Ça s'est confirmé sur l'ultime relais français de la compétition. Pour une jolie breloque en argent sur le 4x100 m 4 nages disputé en compagnie de Yohann Ndoye-Brouard (dos), Maxime Grousset (papillon) et Yann Le Goff (crawl). Même s'il avait remporté l'or sur 400 m 4 nages moins de 35 minutes plus tôt, ça n'a pas empêché Léon Marchand de sortir un énorme chrono sur le 100 m brasse, pour propulser Le Goff dans les meilleures conditions.

"Ce qui est assez fou, c’est que, outre le champion du monde de la distance qui n’était pas dans la finale, il est à deux centièmes seulement du vice-champion du monde et champion olympique en titre [Nicolo Martinenghi], analyse Camille Lacourt, encore impressionné. Et tout ça avec une prise de relais un peu moins bonne que l'Italien !"

"Dans ce relais français quatre nages, il avait vraiment envie d’être à fond. Il l’a toujours dit, les relais ravivent son âme d’enfant, et je pense qu’il aime bien être intégré dans un groupe sans être forcément le seul à prendre la lumière. C’est un exercice qu’il apprécie beaucoup et il l’a encore montré à Singapour, avec son énergie, son sourire et sa détermination.
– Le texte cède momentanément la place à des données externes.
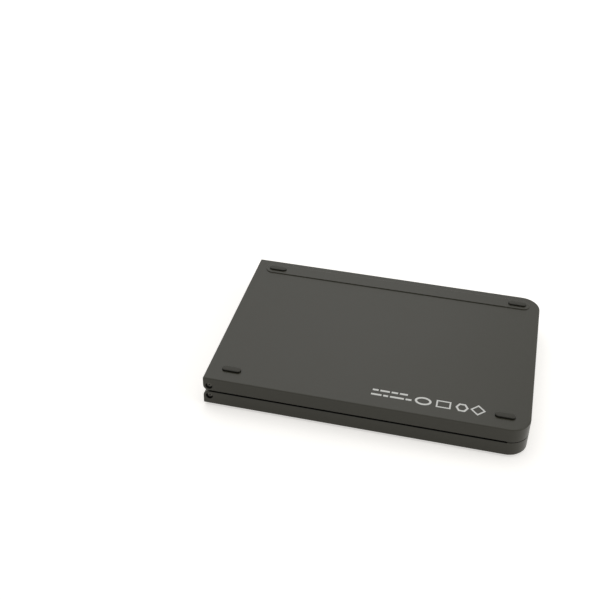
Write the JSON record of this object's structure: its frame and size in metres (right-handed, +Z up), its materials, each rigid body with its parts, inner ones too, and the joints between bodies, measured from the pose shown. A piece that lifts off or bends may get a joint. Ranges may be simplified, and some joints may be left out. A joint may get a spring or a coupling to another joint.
{
  "type": "folding keyboard",
  "caption": "Thin two-part keyboard folded shut like a book, with a two-pin hinge at one short end, pill-shaped rubber feet and a raised rear bar.",
  "frame": {"origin": "on the surface that the shut keyboard stands on, under the middle of its outline", "axes": "+X from the hinge end to the outer end, +Y from the front edge to the rear edge, +Z up"},
  "size_m": [0.146, 0.1, 0.0172],
  "materials": {
    "case_plastic": "fine matt soft-touch coat over moulded ABS",
    "frame_plastic": "matt moulded ABS",
    "key_plastic": "matt moulded ABS keycap",
    "spine_plastic": "matt moulded nylon",
    "scissor_plastic": "natural acetal",
    "lens_plastic": "clear acrylic light guide, frosted",
    "foot_rubber": "dark silicone rubber",
    "dome_rubber": "pale silicone rubber",
    "steel_plate": "rolled steel sheet",
    "link_steel": "machined steel",
    "screw_steel": "zinc-plated steel",
    "pin_steel": "blackened steel",
    "socket_steel": "stamped stainless steel",
    "magnet_nickel": null,
    "membrane_film": "polyester film with printed tracks",
    "circuit_board": "green solder mask on glass fibre",
    "battery_foil": "laminated aluminium pouch",
    "ribbon_film": "amber polyimide flat cable"
  },
  "bodies": {
    "right_half": {"right_bottom_case": "case_plastic", "right_key_frame": "frame_plastic", "right_support_plate": "steel_plate", "right_membrane": "membrane_film", "right_rubber_domes": "dome_rubber", "right_scissor_links": "scissor_plastic", "right_feet": "foot_rubber", "right_case_screws": "screw_steel", "right_magnets": "magnet_nickel", "right_hinge_pins": "pin_steel"},
    "hinge_link": {"front_hinge_link": "link_steel", "rear_hinge_link": "link_steel", "hinge_spine": "spine_plastic", "ribbon_cable": "ribbon_film"},
    "left_half": {"left_bottom_case": "case_plastic", "left_key_frame": "frame_plastic", "left_support_plate": "steel_plate", "left_membrane": "membrane_film", "left_rubber_domes": "dome_rubber", "left_scissor_links": "scissor_plastic", "left_feet": "foot_rubber", "left_case_screws": "screw_steel", "left_magnets": "magnet_nickel", "left_hinge_pins": "pin_steel", "battery_pouch": "battery_foil", "main_circuit_board": "circuit_board", "charging_socket": "socket_steel", "indicator_lens": "lens_plastic"},
    "left_number_keys": {"left_number_keys": "key_plastic"},
    "left_edge_keys": {"left_edge_keys": "key_plastic"},
    "left_space_bar": {"left_space_bar": "key_plastic"},
    "key_q": {"key_q": "key_plastic"},
    "key_w": {"key_w": "key_plastic"},
    "key_e": {"key_e": "key_plastic"},
    "key_r": {"key_r": "key_plastic"},
    "key_t": {"key_t": "key_plastic"},
    "key_a": {"key_a": "key_plastic"},
    "key_s": {"key_s": "key_plastic"},
    "key_d": {"key_d": "key_plastic"},
    "key_f": {"key_f": "key_plastic"},
    "key_g": {"key_g": "key_plastic"},
    "key_z": {"key_z": "key_plastic"},
    "key_x": {"key_x": "key_plastic"},
    "key_c": {"key_c": "key_plastic"},
    "key_v": {"key_v": "key_plastic"},
    "key_b": {"key_b": "key_plastic"},
    "right_number_keys": {"right_number_keys": "key_plastic"},
    "right_edge_keys": {"right_edge_keys": "key_plastic"},
    "right_space_bar": {"right_space_bar": "key_plastic"},
    "key_y": {"key_y": "key_plastic"},
    "key_u": {"key_u": "key_plastic"},
    "key_i": {"key_i": "key_plastic"},
    "key_o": {"key_o": "key_plastic"},
    "key_p": {"key_p": "key_plastic"},
    "key_h": {"key_h": "key_plastic"},
    "key_j": {"key_j": "key_plastic"},
    "key_k": {"key_k": "key_plastic"},
    "key_l": {"key_l": "key_plastic"},
    "key_n": {"key_n": "key_plastic"},
    "key_m": {"key_m": "key_plastic"}
  },
  "joints": [
    {"name": "fold_lower_pivot", "type": "hinge", "parent": "right_half", "child": "hinge_link", "pos_m": [-0.0702, 0, 0.00565], "axis": [0, -1, 0], "range_deg": [0, 90], "deforming": ["ribbon_cable"]},
    {"name": "fold_upper_pivot", "type": "hinge", "parent": "hinge_link", "child": "left_half", "pos_m": [-0.0702, 0, 0.01155], "axis": [0, -1, 0], "range_deg": [0, 90]},
    {"name": "key_left_number_keys_press", "type": "slide", "parent": "left_half", "child": "left_number_keys", "axis": [0, 0, 1], "range_m": [0, 0.0012], "stiffness_N_per_m": 2100, "springref_m": -0.0005, "deforming": ["left_rubber_domes", "left_scissor_links"]},
    {"name": "key_left_edge_keys_press", "type": "slide", "parent": "left_half", "child": "left_edge_keys", "axis": [0, 0, 1], "range_m": [0, 0.0012], "stiffness_N_per_m": 2100, "springref_m": -0.0005},
    {"name": "key_left_space_bar_press", "type": "slide", "parent": "left_half", "child": "left_space_bar", "axis": [0, 0, 1], "range_m": [0, 0.0012], "stiffness_N_per_m": 300, "springref_m": -0.0005},
    {"name": "key_q_press", "type": "slide", "parent": "left_half", "child": "key_q", "axis": [0, 0, 1], "range_m": [0, 0.0012], "stiffness_N_per_m": 300, "springref_m": -0.0005},
    {"name": "key_w_press", "type": "slide", "parent": "left_half", "child": "key_w", "axis": [0, 0, 1], "range_m": [0, 0.0012], "stiffness_N_per_m": 300, "springref_m": -0.0005},
    {"name": "key_e_press", "type": "slide", "parent": "left_half", "child": "key_e", "axis": [0, 0, 1], "range_m": [0, 0.0012], "stiffness_N_per_m": 300, "springref_m": -0.0005},
    {"name": "key_r_press", "type": "slide", "parent": "left_half", "child": "key_r", "axis": [0, 0, 1], "range_m": [0, 0.0012], "stiffness_N_per_m": 300, "springref_m": -0.0005},
    {"name": "key_t_press", "type": "slide", "parent": "left_half", "child": "key_t", "axis": [0, 0, 1], "range_m": [0, 0.0012], "stiffness_N_per_m": 300, "springref_m": -0.0005},
    {"name": "key_a_press", "type": "slide", "parent": "left_half", "child": "key_a", "axis": [0, 0, 1], "range_m": [0, 0.0012], "stiffness_N_per_m": 300, "springref_m": -0.0005},
    {"name": "key_s_press", "type": "slide", "parent": "left_half", "child": "key_s", "axis": [0, 0, 1], "range_m": [0, 0.0012], "stiffness_N_per_m": 300, "springref_m": -0.0005},
    {"name": "key_d_press", "type": "slide", "parent": "left_half", "child": "key_d", "axis": [0, 0, 1], "range_m": [0, 0.0012], "stiffness_N_per_m": 300, "springref_m": -0.0005},
    {"name": "key_f_press", "type": "slide", "parent": "left_half", "child": "key_f", "axis": [0, 0, 1], "range_m": [0, 0.0012], "stiffness_N_per_m": 300, "springref_m": -0.0005},
    {"name": "key_g_press", "type": "slide", "parent": "left_half", "child": "key_g", "axis": [0, 0, 1], "range_m": [0, 0.0012], "stiffness_N_per_m": 300, "springref_m": -0.0005},
    {"name": "key_z_press", "type": "slide", "parent": "left_half", "child": "key_z", "axis": [0, 0, 1], "range_m": [0, 0.0012], "stiffness_N_per_m": 300, "springref_m": -0.0005},
    {"name": "key_x_press", "type": "slide", "parent": "left_half", "child": "key_x", "axis": [0, 0, 1], "range_m": [0, 0.0012], "stiffness_N_per_m": 300, "springref_m": -0.0005},
    {"name": "key_c_press", "type": "slide", "parent": "left_half", "child": "key_c", "axis": [0, 0, 1], "range_m": [0, 0.0012], "stiffness_N_per_m": 300, "springref_m": -0.0005},
    {"name": "key_v_press", "type": "slide", "parent": "left_half", "child": "key_v", "axis": [0, 0, 1], "range_m": [0, 0.0012], "stiffness_N_per_m": 300, "springref_m": -0.0005},
    {"name": "key_b_press", "type": "slide", "parent": "left_half", "child": "key_b", "axis": [0, 0, 1], "range_m": [0, 0.0012], "stiffness_N_per_m": 300, "springref_m": -0.0005},
    {"name": "key_right_number_keys_press", "type": "slide", "parent": "right_half", "child": "right_number_keys", "axis": [0, 0, -1], "range_m": [0, 0.0012], "stiffness_N_per_m": 2100, "springref_m": -0.0005, "deforming": ["right_rubber_domes", "right_scissor_links"]},
    {"name": "key_right_edge_keys_press", "type": "slide", "parent": "right_half", "child": "right_edge_keys", "axis": [0, 0, -1], "range_m": [0, 0.0012], "stiffness_N_per_m": 4800, "springref_m": -0.0005},
    {"name": "key_right_space_bar_press", "type": "slide", "parent": "right_half", "child": "right_space_bar", "axis": [0, 0, -1], "range_m": [0, 0.0012], "stiffness_N_per_m": 300, "springref_m": -0.0005},
    {"name": "key_y_press", "type": "slide", "parent": "right_half", "child": "key_y", "axis": [0, 0, -1], "range_m": [0, 0.0012], "stiffness_N_per_m": 300, "springref_m": -0.0005},
    {"name": "key_u_press", "type": "slide", "parent": "right_half", "child": "key_u", "axis": [0, 0, -1], "range_m": [0, 0.0012], "stiffness_N_per_m": 300, "springref_m": -0.0005},
    {"name": "key_i_press", "type": "slide", "parent": "right_half", "child": "key_i", "axis": [0, 0, -1], "range_m": [0, 0.0012], "stiffness_N_per_m": 300, "springref_m": -0.0005},
    {"name": "key_o_press", "type": "slide", "parent": "right_half", "child": "key_o", "axis": [0, 0, -1], "range_m": [0, 0.0012], "stiffness_N_per_m": 300, "springref_m": -0.0005},
    {"name": "key_p_press", "type": "slide", "parent": "right_half", "child": "key_p", "axis": [0, 0, -1], "range_m": [0, 0.0012], "stiffness_N_per_m": 300, "springref_m": -0.0005},
    {"name": "key_h_press", "type": "slide", "parent": "right_half", "child": "key_h", "axis": [0, 0, -1], "range_m": [0, 0.0012], "stiffness_N_per_m": 300, "springref_m": -0.0005},
    {"name": "key_j_press", "type": "slide", "parent": "right_half", "child": "key_j", "axis": [0, 0, -1], "range_m": [0, 0.0012], "stiffness_N_per_m": 300, "springref_m": -0.0005},
    {"name": "key_k_press", "type": "slide", "parent": "right_half", "child": "key_k", "axis": [0, 0, -1], "range_m": [0, 0.0012], "stiffness_N_per_m": 300, "springref_m": -0.0005},
    {"name": "key_l_press", "type": "slide", "parent": "right_half", "child": "key_l", "axis": [0, 0, -1], "range_m": [0, 0.0012], "stiffness_N_per_m": 300, "springref_m": -0.0005},
    {"name": "key_n_press", "type": "slide", "parent": "right_half", "child": "key_n", "axis": [0, 0, -1], "range_m": [0, 0.0012], "stiffness_N_per_m": 300, "springref_m": -0.0005},
    {"name": "key_m_press", "type": "slide", "parent": "right_half", "child": "key_m", "axis": [0, 0, -1], "range_m": [0, 0.0012], "stiffness_N_per_m": 300, "springref_m": -0.0005}
  ]
}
C’est agréable à voir."

Camille Lacourt, consultant France Télévisions

à franceinfo: sport

Une recette gagnante puisque Léon Marchand, qui va s'accorder quelques jours de vacances avant de retrouver Bob Bowman à Austin (Texas), repart d'Asie avec le plein de confiance. Et déjà un nouvel objectif en ligne de mire : les championnats d'Europe 2026, à la maison, à Paris. "J'ai aussi vu pas mal de choses à améliorer, donc je vais essayer de préparer les championnats d'Europe le mieux possible", promettait-il quelques minutes seulement après le podium en relais. Une remise en question immédiate qui fait aussi, et souvent, la marque des grands champions.